Thursday, June 19, 2014

Assisted Suicide and Religious Liberty


 

The “unthinkable” comes to Scotland while the U.S. Supreme Court is about to rule in a battle over religious freedom



By Dave Andrusko
Hobby Lobby’s David and Barbara Green
Hobby Lobby’s David and Barbara Green

For the last post of the day, I’d like to revisit two stories we ran Tuesday.
In February when Belgium legalized the euthanasia of children, we all knew two things. The “protections/safeguards” weren’t worth a plug nickel and that the virus would quickly spread.
I don’t know enough about Scotland to have predicted what are called “children’s charities” would come together to piggyback on efforts to legalize assisted suicide for adults, which is still illegal. That’s right, the slippery slope is so steep that an organization called “Together” has cautioned members of the Scottish Parliament not to set an age limitation of 16!

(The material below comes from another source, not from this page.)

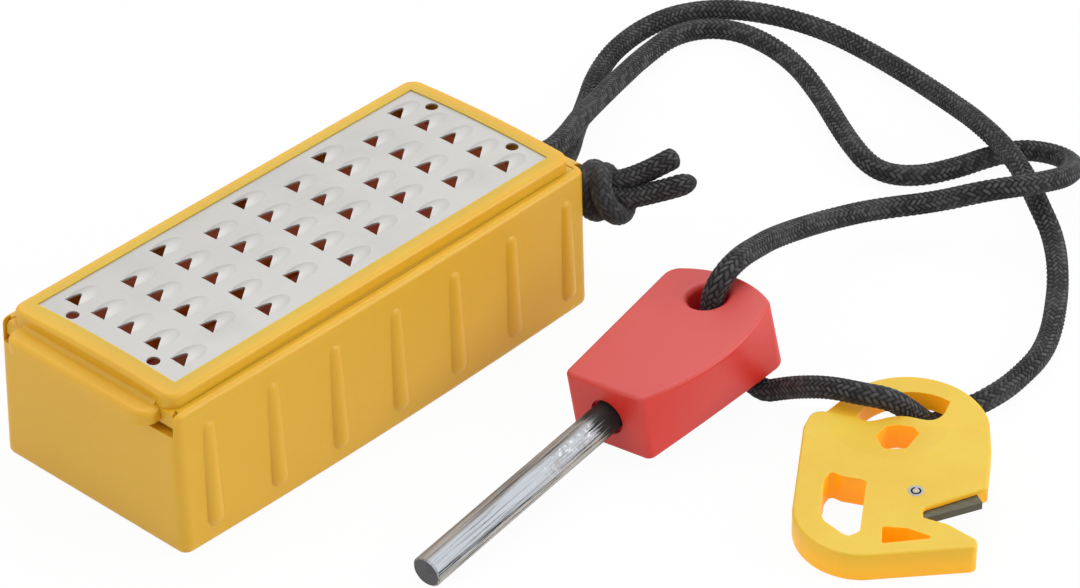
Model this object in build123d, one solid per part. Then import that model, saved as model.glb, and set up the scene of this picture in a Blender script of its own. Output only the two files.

That organization includes two “children’s charities”–Barnardo’s and Save the Children.
Together bills itself as working to ensure the UN Convention on the Rights of the Child is implemented in Scotland.

To that end there is a Parliamentary committee which is looking into the Assisted Suicide (Scotland) Bill. Under this bill, people as young as 16 with a “terminal illness or progressive life-shortening condition to be helped to commit suicide,” according to the Christian Institute.
But that’s not good enough (so to speak) for Together. It argues that under the Convention, “a child’s opinion on his or her healthcare ‘must be respected and given due weight’ in accordance with their ‘age and maturity,’” The Christian Institute reported. Where should the Scottish Parliament (the Holyrood) look for guidance? Together recommends (who else?) Belgium.
The anti-assisted suicide organization Care Not Killing responded, “Right-minded people will be baffled that such an idea can be advanced, not least from one organisation purporting to represent the interests of children. Such a monstrous idea should be unthinkable.”
It should be unthinkable, but it isn’t.
We also talked about the thinly-disguised attack on the Green family, which owns Hobby Lobby, one of the two family-run corporations whose challenge to the Obama mandate was heard by the Supreme Court. A decision is expected soon.

We pointed how lame was the attempt to portray Hobby Lobby as something just this side of subversive. I did not know it at the time, but Jonathan S. Tobin had written on the same topic for Commentary magazine’s website.

Tobin astutely notes that “rather than confining the debate to the question of constitutional rights, critics of the plaintiffs in Hobby Lobby v. Sebelius have done their best to portray the business owners who seek to strike down the government mandate as not merely wrong but a threat to liberty.”
His next sentences are particularly shrewd:

“In order to do this, the administration and its cheering section in the mainstream media have sought to transform the debate from one that centers on government using its power to force people of faith to choose between their religion and their business to the dubious notion that dissenters from the mandate wish to impose their beliefs on others.”

When we posted, we wrote about the “scandal” (to those who wish to marginalize the Green family) that the family is underwriting “a Bible curriculum they hope to place in public schools nationwide” as an elective and “building a huge museum dedicated to the Bible a few blocks from the Mall.”
Tobin cuts directly to the intolerance that is at the heart of this debate over religious liberty:

“Contrary to their government opponents in their lawsuit, the Hobby Lobby owners are not trying to force the actions of others to conform to their beliefs. What they want is to be left alone to practice their faith while also trying to persuade others to share it. Bible study may not be everyone’s cup of tea but the notion that it is a threat to democracy would have been hard to sell to this nation’s Founders. The attacks on the Greens illustrate the intolerance of openly expressed faith that is at the core of the mandate the administration is seeking to enforce. The Greens are no threat to the liberty of non-believers who need not visit their bible museum nor read the religious materials they publish. But a government, egged on by a liberal media establishment, that can’t tolerate Hobby Lobby’s practices is one that has little interest in defending anyone’s religious freedom. In such an atmosphere, it’s little wonder that Hobby Lobby’s advocates see the outcome of this case as a crucial moment in the fight to defend constitutional liberty.”